I'm sure I will eventually find time to do these things, but one of the biggest gifts of both of these trips was the time we had just enjoying these experiences. Floating in the pool with the glowing mountain backdrop, looking out into the Alaskan twilight as humpbacks feed at the surface.
It is admittedly a bit challenging for me to live in the moment at times. I am a planner, a list-maker through and through. Yet on both of these trips, it was nearly impossible to worry or think about anything else except how extremely blessed we were to be experiencing this life. Living in that very moment. Enjoying the people we were with.

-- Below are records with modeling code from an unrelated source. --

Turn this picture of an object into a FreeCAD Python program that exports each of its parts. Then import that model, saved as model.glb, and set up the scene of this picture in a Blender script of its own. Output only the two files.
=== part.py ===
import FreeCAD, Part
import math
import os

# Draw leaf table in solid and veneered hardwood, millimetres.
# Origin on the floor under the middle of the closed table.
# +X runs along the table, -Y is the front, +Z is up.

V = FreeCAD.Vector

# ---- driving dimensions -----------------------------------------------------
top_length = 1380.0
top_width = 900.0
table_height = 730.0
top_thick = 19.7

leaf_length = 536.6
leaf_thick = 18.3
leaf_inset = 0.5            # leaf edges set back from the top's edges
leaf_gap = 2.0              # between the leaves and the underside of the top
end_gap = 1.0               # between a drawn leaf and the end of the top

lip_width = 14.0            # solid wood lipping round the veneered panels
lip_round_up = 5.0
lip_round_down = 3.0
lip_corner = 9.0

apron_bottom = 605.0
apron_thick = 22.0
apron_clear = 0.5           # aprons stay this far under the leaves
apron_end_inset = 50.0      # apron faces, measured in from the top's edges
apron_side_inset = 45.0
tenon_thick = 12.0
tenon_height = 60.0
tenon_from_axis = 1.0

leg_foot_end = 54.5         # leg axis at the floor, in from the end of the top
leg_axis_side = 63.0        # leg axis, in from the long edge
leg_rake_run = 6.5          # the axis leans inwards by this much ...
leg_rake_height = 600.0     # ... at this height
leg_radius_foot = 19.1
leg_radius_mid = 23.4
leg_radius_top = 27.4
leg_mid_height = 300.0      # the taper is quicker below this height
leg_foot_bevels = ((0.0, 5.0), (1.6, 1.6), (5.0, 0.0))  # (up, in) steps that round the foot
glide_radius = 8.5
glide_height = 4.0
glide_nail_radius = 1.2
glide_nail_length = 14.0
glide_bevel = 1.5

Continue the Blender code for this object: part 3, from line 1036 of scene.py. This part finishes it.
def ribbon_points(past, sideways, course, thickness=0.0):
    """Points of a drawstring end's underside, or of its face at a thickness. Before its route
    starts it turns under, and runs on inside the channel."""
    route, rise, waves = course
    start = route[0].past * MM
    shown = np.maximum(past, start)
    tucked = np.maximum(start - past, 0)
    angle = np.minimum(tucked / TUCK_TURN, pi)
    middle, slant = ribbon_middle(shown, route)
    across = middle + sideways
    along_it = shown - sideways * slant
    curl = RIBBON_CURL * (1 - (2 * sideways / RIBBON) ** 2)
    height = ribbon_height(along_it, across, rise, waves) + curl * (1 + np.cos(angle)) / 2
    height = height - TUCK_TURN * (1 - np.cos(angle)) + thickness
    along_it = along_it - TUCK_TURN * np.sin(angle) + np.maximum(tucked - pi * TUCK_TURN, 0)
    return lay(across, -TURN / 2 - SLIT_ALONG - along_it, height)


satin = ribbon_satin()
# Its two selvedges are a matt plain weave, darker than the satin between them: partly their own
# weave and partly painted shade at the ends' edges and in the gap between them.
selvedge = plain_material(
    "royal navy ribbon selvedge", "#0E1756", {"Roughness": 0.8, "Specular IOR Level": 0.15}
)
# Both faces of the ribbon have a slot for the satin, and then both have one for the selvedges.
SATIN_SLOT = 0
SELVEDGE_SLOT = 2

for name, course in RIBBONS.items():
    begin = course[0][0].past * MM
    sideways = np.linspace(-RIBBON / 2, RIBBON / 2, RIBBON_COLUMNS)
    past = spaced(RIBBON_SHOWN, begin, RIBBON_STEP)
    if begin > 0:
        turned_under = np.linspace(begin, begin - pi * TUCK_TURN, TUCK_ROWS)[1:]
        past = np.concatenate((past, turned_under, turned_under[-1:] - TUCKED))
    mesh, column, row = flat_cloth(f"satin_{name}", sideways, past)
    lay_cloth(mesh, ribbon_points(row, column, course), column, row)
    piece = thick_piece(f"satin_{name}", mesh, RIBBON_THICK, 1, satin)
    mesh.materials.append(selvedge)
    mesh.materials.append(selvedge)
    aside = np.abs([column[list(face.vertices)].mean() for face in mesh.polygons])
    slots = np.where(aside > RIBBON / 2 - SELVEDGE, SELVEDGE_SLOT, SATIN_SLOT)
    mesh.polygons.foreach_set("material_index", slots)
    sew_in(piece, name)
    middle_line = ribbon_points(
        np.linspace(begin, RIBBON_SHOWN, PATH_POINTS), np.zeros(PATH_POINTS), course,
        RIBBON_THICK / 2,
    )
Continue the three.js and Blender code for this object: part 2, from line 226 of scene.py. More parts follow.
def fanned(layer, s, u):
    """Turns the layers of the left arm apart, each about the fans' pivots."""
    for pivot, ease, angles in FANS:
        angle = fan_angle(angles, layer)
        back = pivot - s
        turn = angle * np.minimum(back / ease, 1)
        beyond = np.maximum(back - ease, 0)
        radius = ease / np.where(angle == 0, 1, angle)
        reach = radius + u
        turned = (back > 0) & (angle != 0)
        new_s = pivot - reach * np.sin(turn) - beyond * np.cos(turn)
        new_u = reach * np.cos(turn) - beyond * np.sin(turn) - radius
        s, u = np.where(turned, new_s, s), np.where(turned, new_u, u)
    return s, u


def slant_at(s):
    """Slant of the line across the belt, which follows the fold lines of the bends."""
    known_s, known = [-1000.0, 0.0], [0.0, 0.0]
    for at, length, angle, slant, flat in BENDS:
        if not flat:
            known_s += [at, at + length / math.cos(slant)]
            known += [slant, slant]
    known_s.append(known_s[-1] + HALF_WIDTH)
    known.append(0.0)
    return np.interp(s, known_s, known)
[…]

In the wake of the shootings in Aurora, CO early yesterday morning, I'm finding it difficult to focus on the things on my to-do list. A little over a month ago a similar, senselessly tragic event happened in Seattle. I didn't personally know the victims, but good and beautiful people who were once here are gone. And no rationalizing, or gun debate, or mental health debate, or finger pointing can bring those lives back. Yes, policy changes can take place and I salute those who are shaken into action. But those lives are gone. It's hard to know how to react, how to feel about the world that we live in, where these acts of violence occur randomly, out of our control.

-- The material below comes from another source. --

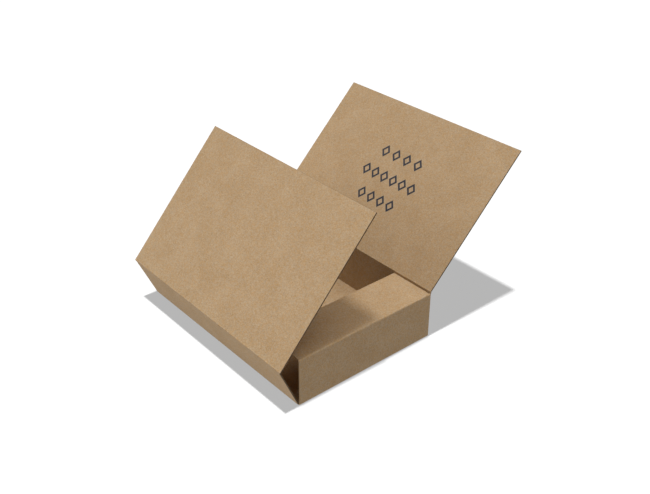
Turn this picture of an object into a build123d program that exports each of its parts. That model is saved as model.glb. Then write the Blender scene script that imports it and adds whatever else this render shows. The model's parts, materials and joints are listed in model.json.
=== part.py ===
from build123d import *

import os
from math import cos, radians, sin

# A shallow wrap-around box of kraft board, folded from one sheet and standing open on a table.
# Millimetres, +Z up, +X across the two covers from the left fold to the right one, +Y to the rear.
# The origin is the centre of the bottom panel's underside.

# Board
board = 1.5
crease_radius = 0.2

# Tray
tray_width = 203.0
tray_length = 302.0
tray_depth = 62.0
flap_depth = 62.0
end_wall_setback = 0.8
flap_side_gap = 0.1
side_panel_gap = 0.3

# Covers
inner_cover_clearance = 2.5
outer_cover_setback = 1.0
stacking_gap = 0.1

# Clearance between the two panels of a hinge fold
hinge_gap = 0.3

# Angles of the open box, in degrees
left_wall_lean = 23.6
inner_cover_fold = 114.2
outer_cover_opening = 135.2

# Sizes worked out from those above
half_board = board / 2
half_width = tray_width / 2
half_length = tray_length / 2
fold_outer_radius = crease_radius + board
fold_mid_radius = crease_radius + half_board
end_wall_half_width = half_width - end_wall_setback
flap_half_width = half_width - fold_outer_radius - flap_side_gap
bend_start_y = half_length - fold_outer_radius
side_panel_half_length = bend_start_y - side_panel_gap
panel_start = half_board + hinge_gap

# Hinge folds at mid-board, as they lie with every fold square
side_fold_x = half_width - half_board
bottom_fold_z = half_board
inner_cover_fold_z = tray_depth + stacking_gap + half_board
outer_cover_fold_z = inner_cover_fold_z + board + stacking_gap

# Panel runs from fold to fold, or from fold to free edge
left_wall_run = inner_cover_fold_z - bottom_fold_z
inner_cover_run = side_fold_x + half_width - board - inner_cover_clearance
outer_cover_run = side_fold_x + half_width - outer_cover_setback

# Directions of the open panels, as angles above +X
left_wall_angle = 90 + left_wall_lean
inner_cover_angle = left_wall_angle + inner_cover_fold - 180
outer_cover_angle = 180 - outer_cover_opening


def panel_plane(fold: Vector, angle: float) -> Plane:
    """The section plane of a panel, whose local X leaves the fold in the angle's direction."""
    along = (cos(radians(angle)), 0, sin(radians(angle)))
    return Plane(origin=fold, x_dir=along, z_dir=(0, -1, 0))


# The tray: the bottom, the right wall, both end walls and both end flaps, which stay folded
with BuildPart() as tray:
    # Each end wall with its flap, as one bent strip that starts on the bottom
    flap_edge_y = half_length - flap_depth
    end_wall_y = half_length - half_board
    flap_z = tray_depth - half_board
    with BuildSketch(Plane.YZ):
        with BuildLine():
            bend = FilletPolyline(
                (bend_start_y - fold_outer_radius, bottom_fold_z),
                (end_wall_y, bottom_fold_z),
                (end_wall_y, flap_z),
                (flap_edge_y, flap_z),
                radius=fold_mid_radius,
            )
        trace(bend, line_width=board)
        mirror(about=Plane.YZ)
    extrude(amount=end_wall_half_width, both=True)

    # The end walls lap over the ends of the side walls, and the flaps fit between the side walls
    with BuildSketch(Plane.XY):
        with Locations((-half_width, 0), (half_width, 0)):
            Rectangle(2 * (half_width - flap_half_width), 2 * bend_start_y)
    extrude(amount=tray_depth, mode=Mode.SUBTRACT)

    # The bottom and the right wall, whose long edges end half round at the hinge folds
    with BuildSketch(Plane.XZ):
        with BuildLine():
            FilletPolyline(
                (-side_fold_x, bottom_fold_z),
                (side_fold_x, bottom_fold_z),
                (side_fold_x, outer_cover_fold_z),
                radius=fold_mid_radius,
            )
            offset(amount=half_board, side=Side.BOTH)
        make_face()
    extrude(amount=side_panel_half_length, both=True)
tray.part.label = "tray"

# The left wall, which leans out from the bottom's left edge
bottom_fold = Vector(-side_fold_x, 0, bottom_fold_z)
left_wall_plane = panel_plane(bottom_fold, left_wall_angle)
with BuildPart() as left_wall:
    with BuildSketch(left_wall_plane):
        with Locations((panel_start, 0)):
            Rectangle(left_wall_run - panel_start, board, align=(Align.MIN, Align.CENTER))
        with Locations((left_wall_run, 0)):
            Circle(half_board)
    extrude(amount=side_panel_half_length, both=True)
left_wall.part.label = "left_wall"

# The inner cover, which closes first and lies on the end flaps
left_wall_top = left_wall_plane.from_local_coords(Vector(left_wall_run, 0))
inner_cover_plane = panel_plane(left_wall_top, inner_cover_angle)
with BuildPart() as inner_cover:
    with BuildSketch(inner_cover_plane):
        with Locations((panel_start, 0)):
            Rectangle(inner_cover_run - panel_start, board, align=(Align.MIN, Align.CENTER))
    extrude(amount=half_length, both=True)
inner_cover.part.label = "inner_cover"

# The outer cover, which hinges on the right wall and closes over the inner one
outer_cover_plane = panel_plane(Vector(side_fold_x, 0, outer_cover_fold_z), outer_cover_angle)
with BuildPart() as outer_cover:
    with BuildSketch(outer_cover_plane):
        with Locations((panel_start, 0)):
            Rectangle(outer_cover_run - panel_start, board, align=(Align.MIN, Align.CENTER))
    extrude(amount=half_length, both=True)
outer_cover.part.label = "outer_cover"

os.makedirs("parts", exist_ok=True)
export_step(tray.part, "parts/tray.step")
export_step(left_wall.part, "parts/left_wall.step")
export_step(inner_cover.part, "parts/inner_cover.step")
export_step(outer_cover.part, "parts/outer_cover.step")
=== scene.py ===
"""The looks of a wrap-around box: one folded sheet of kraft board, standing open on a pale floor.

Lengths are in metres. X runs across the box from the left fold to the right one, Y runs to the
rear, along the folds, and Z up. A sheet place is a point's place on the flat, unfolded sheet.
"""

import json
import logging
from collections.abc import Callable, Iterable
from dataclasses import dataclass
from enum import Enum, IntEnum
from functools import reduce
from math import atan2, cos, degrees, pi, radians, sin

import bmesh
import bpy
from bmesh.types import BMesh, BMVert
from bpy.types import ID, Material, Mesh, Node, NodeSocket, NodeTree, Object
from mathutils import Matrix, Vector


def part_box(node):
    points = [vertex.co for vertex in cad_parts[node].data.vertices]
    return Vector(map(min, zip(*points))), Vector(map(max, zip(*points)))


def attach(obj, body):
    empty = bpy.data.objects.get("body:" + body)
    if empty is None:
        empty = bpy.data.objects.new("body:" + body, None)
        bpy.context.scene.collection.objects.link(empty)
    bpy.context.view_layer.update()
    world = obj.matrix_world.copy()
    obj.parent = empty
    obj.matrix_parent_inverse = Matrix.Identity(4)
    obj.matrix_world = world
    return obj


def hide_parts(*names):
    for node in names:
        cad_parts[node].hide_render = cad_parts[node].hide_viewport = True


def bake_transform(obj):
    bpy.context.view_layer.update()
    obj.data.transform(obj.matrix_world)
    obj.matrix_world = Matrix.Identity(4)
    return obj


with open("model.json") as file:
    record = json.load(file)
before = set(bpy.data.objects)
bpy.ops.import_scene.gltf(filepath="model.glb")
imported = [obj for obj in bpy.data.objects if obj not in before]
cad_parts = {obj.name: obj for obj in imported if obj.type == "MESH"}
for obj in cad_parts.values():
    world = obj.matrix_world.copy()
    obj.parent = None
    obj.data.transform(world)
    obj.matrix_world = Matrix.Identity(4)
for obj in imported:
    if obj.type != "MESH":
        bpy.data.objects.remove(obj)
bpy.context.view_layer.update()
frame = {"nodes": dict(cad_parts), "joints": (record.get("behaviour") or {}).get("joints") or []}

log = logging.getLogger("wrap_around_box")

SHEET = "sheet_place"
MILLIMETRE = 0.001
TOUCHING = 0.001 * MILLIMETRE
SHARP_ANGLE = radians(40)
SAME_PLACE_DIGITS = 7
MIX_FIRST, MIX_SECOND, MIX_RESULT = 6, 7, 2  # the sockets of a Mix node that hold colours
ACROSS = Vector((1, 0, 0))

Colour = tuple[float, float, float]
Triple = tuple[float, float, float]
Pair = tuple[float, float]
Station = tuple[float, float, bool]


# Node graphs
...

It seems my own emotional response is to love more. To appreciate the people who are around me. To reflect on the unchangeable fact that time for each of us is finite. To understand that I cannot live in fear. To be a little kinder to those I do not know, because they may be struggling with loss or pain in their life. My heart goes out to those who have lost loved ones. May you be comforted by the time you had with those you lost. And may we all glean something from the madness.
We are the music makers, And we are the dreamers of dreams, Wandering by lone sea-breakers, And sitting by desolate streams; World-losers and world-forsakers, On whom the pale moon gleams: Yet we are the movers and shakers Of the world for ever, it seems.